-------- Recorded data

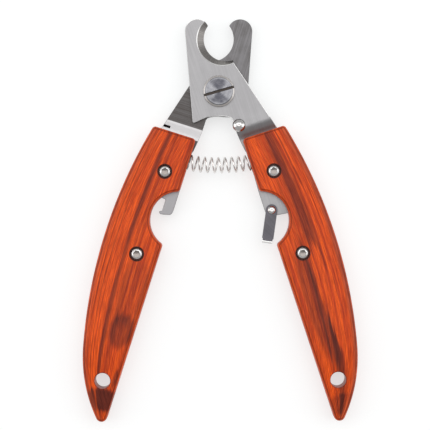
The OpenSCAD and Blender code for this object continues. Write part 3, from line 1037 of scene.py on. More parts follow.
@dataclass(frozen=True)
class Varnished:
    """Varnished laminated wood, whose figure follows the grip's two edges.

    Attributes:
        name: The material's name.
        bands: Dark bands, each with its place across the grip from its outer
            edge (0 to 1), its half width and its strength.
        knots: Patches in the figure.
        offset: Where in the noise this grip's figure is taken from.
        bright: Colour of the brightest streaks.
        middle: Colour of the other streaks.
        dark: Colour of the bands, the knots and the pores.
        edge: Painted highlight along the outer edge and in the rounding, paler than the wood.
        counterbore_shade: Painted shade inside the counterbores.
        shaded: What the darkest fibres leave of the colour.
        lit: What the palest fibres make of the colour.
    """

    name: str
    bands: tuple[tuple[float, float, float], ...]
    knots: tuple[Knot, ...]
    offset: float
    bright: Colour = (0.82, 0.105, 0.009)
    middle: Colour = (0.47, 0.043, 0.008)
    dark: Colour = (0.12, 0.019, 0.011)
    edge: Colour = (0.56, 0.105, 0.045)
    counterbore_shade: Colour = (0.09, 0.02, 0.012)
    shaded: Colour = (0.56, 0.47, 0.44)
    lit: Colour = (1.16, 1.16, 1.1)

    def material(self, frame: LeverFrame, side: Side, grip: Grip, effects: Effects) -> Material:
        """Builds the material for one grip.

        Args:
            frame: Where the levers lie.
            side: Which lever.
            grip: The grip, whose outline the figure follows.
            effects: The shared node groups.

        Returns:
            The finished material.
        """
        material, sheet, shader = new_material(self.name)
        place = lever_vector(sheet, frame, side)
        x, y, z = sheet.split(place)
        flat = sheet.combine(x, y, 0.0)
        from_outer = self._from_outer(sheet, flat, grip)
        from_inner = sheet.math("SUBTRACT", x, grip.inner_x)
        width = sheet.math("ADD", from_outer, from_inner)
        across = sheet.math("DIVIDE", from_outer, sheet.math("MAXIMUM", width, 1.0))

        sway = self._figure(sheet, (x, y), (0.07, 0.018), 2.0, 0.5)
        shift = sheet.times(sheet.math("SUBTRACT", sway, 0.5), 0.09)
        depth = sheet.math("SUBTRACT", grip.thickness, sheet.math("ABSOLUTE", z))
        warped = sheet.math("MULTIPLY_ADD", depth, 0.045, sheet.math("ADD", across, shift))
        outward = sheet.math("MULTIPLY_ADD", depth, 0.8, from_outer)
        inward = sheet.math("MULTIPLY_ADD", depth, 0.8, from_inner)
        streaks = self._figure(sheet, (warped, y), (24.0, 0.016), 5.0, 0.62)
        fibres = self._figure(sheet, (outward, y), (4.5, 0.16), 4.0, 0.7)
        pores = self._figure(sheet, (inward, y), (6.0, 0.5), 2.0, 0.5, 3.0)

        colour = sheet.mix(sheet.spread(streaks, 0.36, 0.66), self.bright, self.middle)
        colour = sheet.mix(self._darkness(sheet, warped, flat, streaks), colour, self.dark)
        # painted highlight: a paler band along the grip's outer edge
        rim = sheet.spread(sheet.math("ADD", from_outer, sheet.times(sway, 1.6)), 3.2, 1.6)
        colour = sheet.mix(sheet.times(rim, 0.55), colour, self.edge)
        colour = self._rounding(sheet, colour, depth)
        grain = sheet.mix(sheet.spread(fibres, 0.32, 0.7), self.shaded, self.lit)
        colour = sheet.mix(1.0, colour, grain, blend="MULTIPLY")
        pore = sheet.spread(pores, 0.66, 0.78)
        colour = sheet.mix(sheet.times(pore, 0.45), colour, self.dark)
        # painted shade inside each counterbore, around the screw head
        for centre in grip.screws:
            near = sheet.vector("DISTANCE", flat, (*centre, 0.0))
            wall = sheet.spread(near, grip.counterbore_r + 0.2, grip.counterbore_r + 0.02)
            colour = sheet.mix(wall, colour, self.counterbore_shade)
        sheet.feed(shader.inputs["Base Color"], colour)

        marks = sheet.group(effects.smudges, Vector=place, Size=9.0)
        rough = sheet.math("MULTIPLY_ADD", marks.outputs["Mask"], 0.12, 0.34)
        sheet.feed(shader.inputs["Roughness"], rough)
        shader.inputs["Coat Weight"].default_value = 0.16
        shader.inputs["Coat Roughness"].default_value = 0.12
        shader.inputs["Specular IOR Level"].default_value = 0.06
        sheet.bump(shader, sheet.math("SUBTRACT", fibres, pore), 0.18, 0.06)
        return material

    def _figure(
        self,
        sheet: NodeSheet,
        place: tuple[Socket, Socket],
        scales: Point,
        detail: float,
        rough: float,
        shift: float = 0.0,
    ) -> Socket:
        """Stretches noise along the grip.

        Args:
            sheet: Where nodes are added.
            place: Distances across and along the grip.
            scales: How fine the noise is across and along.
            detail: The noise's detail.
            rough: The noise's roughness.
            shift: How far from this grip's place in the noise it is taken.

        Returns:
            The noise's value.
        """
        stretched = [sheet.times(value, scale) for value, scale in zip(place, scales)]
        return sheet.noise(sheet.combine(*stretched, self.offset + shift), 1.0, detail, rough)

    def _rounding(self, sheet: NodeSheet, colour: Socket, depth: Socket) -> Socket:
        """Paints a paler highlight down the rounded edge, under a dark lamination line near its top.
        """
        # painted highlight on the rounding, then the dark lamination line
        colour = sheet.mix(sheet.spread(depth, 0.2, 0.34, 0.0, 0.5), colour, self.edge)
        under, over = sheet.spread(depth, 0.015, 0.05), sheet.spread(depth, 0.28, 0.16)
        return sheet.mix(sheet.times(under, over, 0.62), colour, self.dark)

    def _from_outer(self, sheet: NodeSheet, flat: Socket, grip: Grip) -> Socket:
        """Distance from the grip's outer edge, along its long curve and the curve of its end."""
        side, end = [
            sheet.math("SUBTRACT", radius, sheet.vector("DISTANCE", flat, (*centre, 0.0)))
            for radius, centre in ((grip.side_r, grip.side_c), (grip.end_r, grip.end_c))
        ]
        turn = math.radians(grip.taper)
        across_ray = (-math.sin(turn), math.cos(turn), 0.0)
        from_end = sheet.vector("SUBTRACT", flat, (*grip.end_c, 0.0))
        past = sheet.vector("DOT_PRODUCT", from_end, across_ray)
        beyond = sheet.math("LESS_THAN", past, 0.0)
        return sheet.math("ADD", side, sheet.times(beyond, sheet.math("SUBTRACT", end, side)))

    def _darkness(
        self, sheet: NodeSheet, across: Socket, flat: Socket, streaks: Socket
    ) -> Socket:
        """Share of dark wood: its bands along the grip, and its knots."""
        total: object = 0.0
        for middle, half, strength in self.bands:
            off = sheet.math("ABSOLUTE", sheet.math("SUBTRACT", across, middle))
            band = sheet.spread(off, half * 1.3, half * 0.35, 0.0, strength)
            total = sheet.math("ADD", total, band)
        ragged = sheet.times(sheet.math("SUBTRACT", streaks, 0.5), 1.5)
        for knot in self.knots:
            off = sheet.vector("SUBTRACT", flat, (*knot.centre, 0.0))
            local = sheet.vector("DIVIDE", off, (*knot.size, 1.0))
            reach = sheet.math("ADD", sheet.vector("LENGTH", local), ragged)
            total = sheet.math("ADD", total, sheet.spread(reach, 1.15, 0.75, 0.0, knot.strength))
        uneven = sheet.math("MULTIPLY_ADD", streaks, 0.9, 0.5)
        return sheet.math("MULTIPLY", total, uneven, clamp=True)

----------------

Do this:
Output all of the material exactly as written.

Task output:
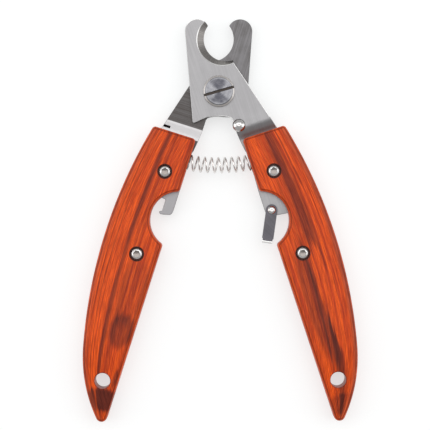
The OpenSCAD and Blender code for this object continues. Write part 3, from line 1037 of scene.py on. More parts follow.
@dataclass(frozen=True)
class Varnished:
    """Varnished laminated wood, whose figure follows the grip's two edges.

    Attributes:
        name: The material's name.
        bands: Dark bands, each with its place across the grip from its outer
            edge (0 to 1), its half width and its strength.
        knots: Patches in the figure.
        offset: Where in the noise this grip's figure is taken from.
        bright: Colour of the brightest streaks.
        middle: Colour of the other streaks.
        dark: Colour of the bands, the knots and the pores.
        edge: Painted highlight along the outer edge and in the rounding, paler than the wood.
        counterbore_shade: Painted shade inside the counterbores.
        shaded: What the darkest fibres leave of the colour.
        lit: What the palest fibres make of the colour.
    """

    name: str
    bands: tuple[tuple[float, float, float], ...]
    knots: tuple[Knot, ...]
    offset: float
    bright: Colour = (0.82, 0.105, 0.009)
    middle: Colour = (0.47, 0.043, 0.008)
    dark: Colour = (0.12, 0.019, 0.011)
    edge: Colour = (0.56, 0.105, 0.045)
    counterbore_shade: Colour = (0.09, 0.02, 0.012)
    shaded: Colour = (0.56, 0.47, 0.44)
    lit: Colour = (1.16, 1.16, 1.1)

    def material(self, frame: LeverFrame, side: Side, grip: Grip, effects: Effects) -> Material:
        """Builds the material for one grip.

        Args:
            frame: Where the levers lie.
            side: Which lever.
            grip: The grip, whose outline the figure follows.
            effects: The shared node groups.

        Returns:
            The finished material.
        """
        material, sheet, shader = new_material(self.name)
        place = lever_vector(sheet, frame, side)
        x, y, z = sheet.split(place)
        flat = sheet.combine(x, y, 0.0)
        from_outer = self._from_outer(sheet, flat, grip)
        from_inner = sheet.math("SUBTRACT", x, grip.inner_x)
        width = sheet.math("ADD", from_outer, from_inner)
        across = sheet.math("DIVIDE", from_outer, sheet.math("MAXIMUM", width, 1.0))

        sway = self._figure(sheet, (x, y), (0.07, 0.018), 2.0, 0.5)
        shift = sheet.times(sheet.math("SUBTRACT", sway, 0.5), 0.09)
        depth = sheet.math("SUBTRACT", grip.thickness, sheet.math("ABSOLUTE", z))
        warped = sheet.math("MULTIPLY_ADD", depth, 0.045, sheet.math("ADD", across, shift))
        outward = sheet.math("MULTIPLY_ADD", depth, 0.8, from_outer)
        inward = sheet.math("MULTIPLY_ADD", depth, 0.8, from_inner)
        streaks = self._figure(sheet, (warped, y), (24.0, 0.016), 5.0, 0.62)
        fibres = self._figure(sheet, (outward, y), (4.5, 0.16), 4.0, 0.7)
        pores = self._figure(sheet, (inward, y), (6.0, 0.5), 2.0, 0.5, 3.0)

        colour = sheet.mix(sheet.spread(streaks, 0.36, 0.66), self.bright, self.middle)
        colour = sheet.mix(self._darkness(sheet, warped, flat, streaks), colour, self.dark)
        # painted highlight: a paler band along the grip's outer edge
        rim = sheet.spread(sheet.math("ADD", from_outer, sheet.times(sway, 1.6)), 3.2, 1.6)
        colour = sheet.mix(sheet.times(rim, 0.55), colour, self.edge)
        colour = self._rounding(sheet, colour, depth)
        grain = sheet.mix(sheet.spread(fibres, 0.32, 0.7), self.shaded, self.lit)
        colour = sheet.mix(1.0, colour, grain, blend="MULTIPLY")
        pore = sheet.spread(pores, 0.66, 0.78)
        colour = sheet.mix(sheet.times(pore, 0.45), colour, self.dark)
        # painted shade inside each counterbore, around the screw head
        for centre in grip.screws:
            near = sheet.vector("DISTANCE", flat, (*centre, 0.0))
            wall = sheet.spread(near, grip.counterbore_r + 0.2, grip.counterbore_r + 0.02)
            colour = sheet.mix(wall, colour, self.counterbore_shade)
        sheet.feed(shader.inputs["Base Color"], colour)

        marks = sheet.group(effects.smudges, Vector=place, Size=9.0)
        rough = sheet.math("MULTIPLY_ADD", marks.outputs["Mask"], 0.12, 0.34)
        sheet.feed(shader.inputs["Roughness"], rough)
        shader.inputs["Coat Weight"].default_value = 0.16
        shader.inputs["Coat Roughness"].default_value = 0.12
        shader.inputs["Specular IOR Level"].default_value = 0.06
        sheet.bump(shader, sheet.math("SUBTRACT", fibres, pore), 0.18, 0.06)
        return material

    def _figure(
        self,
        sheet: NodeSheet,
        place: tuple[Socket, Socket],
        scales: Point,
        detail: float,
        rough: float,
        shift: float = 0.0,
    ) -> Socket:
        """Stretches noise along the grip.

        Args:
            sheet: Where nodes are added.
            place: Distances across and along the grip.
            scales: How fine the noise is across and along.
            detail: The noise's detail.
            rough: The noise's roughness.
            shift: How far from this grip's place in the noise it is taken.

        Returns:
            The noise's value.
        """
        stretched = [sheet.times(value, scale) for value, scale in zip(place, scales)]
        return sheet.noise(sheet.combine(*stretched, self.offset + shift), 1.0, detail, rough)

    def _rounding(self, sheet: NodeSheet, colour: Socket, depth: Socket) -> Socket:
        """Paints a paler highlight down the rounded edge, under a dark lamination line near its top.
        """
        # painted highlight on the rounding, then the dark lamination line
        colour = sheet.mix(sheet.spread(depth, 0.2, 0.34, 0.0, 0.5), colour, self.edge)
        under, over = sheet.spread(depth, 0.015, 0.05), sheet.spread(depth, 0.28, 0.16)
        return sheet.mix(sheet.times(under, over, 0.62), colour, self.dark)

    def _from_outer(self, sheet: NodeSheet, flat: Socket, grip: Grip) -> Socket:
        """Distance from the grip's outer edge, along its long curve and the curve of its end."""
        side, end = [
            sheet.math("SUBTRACT", radius, sheet.vector("DISTANCE", flat, (*centre, 0.0)))
            for radius, centre in ((grip.side_r, grip.side_c), (grip.end_r, grip.end_c))
        ]
        turn = math.radians(grip.taper)
        across_ray = (-math.sin(turn), math.cos(turn), 0.0)
        from_end = sheet.vector("SUBTRACT", flat, (*grip.end_c, 0.0))
        past = sheet.vector("DOT_PRODUCT", from_end, across_ray)
        beyond = sheet.math("LESS_THAN", past, 0.0)
        return sheet.math("ADD", side, sheet.times(beyond, sheet.math("SUBTRACT", end, side)))

    def _darkness(
        self, sheet: NodeSheet, across: Socket, flat: Socket, streaks: Socket
    ) -> Socket:
        """Share of dark wood: its bands along the grip, and its knots."""
        total: object = 0.0
        for middle, half, strength in self.bands:
            off = sheet.math("ABSOLUTE", sheet.math("SUBTRACT", across, middle))
            band = sheet.spread(off, half * 1.3, half * 0.35, 0.0, strength)
            total = sheet.math("ADD", total, band)
        ragged = sheet.times(sheet.math("SUBTRACT", streaks, 0.5), 1.5)
        for knot in self.knots:
            off = sheet.vector("SUBTRACT", flat, (*knot.centre, 0.0))
            local = sheet.vector("DIVIDE", off, (*knot.size, 1.0))
            reach = sheet.math("ADD", sheet.vector("LENGTH", local), ragged)
            total = sheet.math("ADD", total, sheet.spread(reach, 1.15, 0.75, 0.0, knot.strength))
        uneven = sheet.math("MULTIPLY_ADD", streaks, 0.9, 0.5)
        return sheet.math("MULTIPLY", total, uneven, clamp=True)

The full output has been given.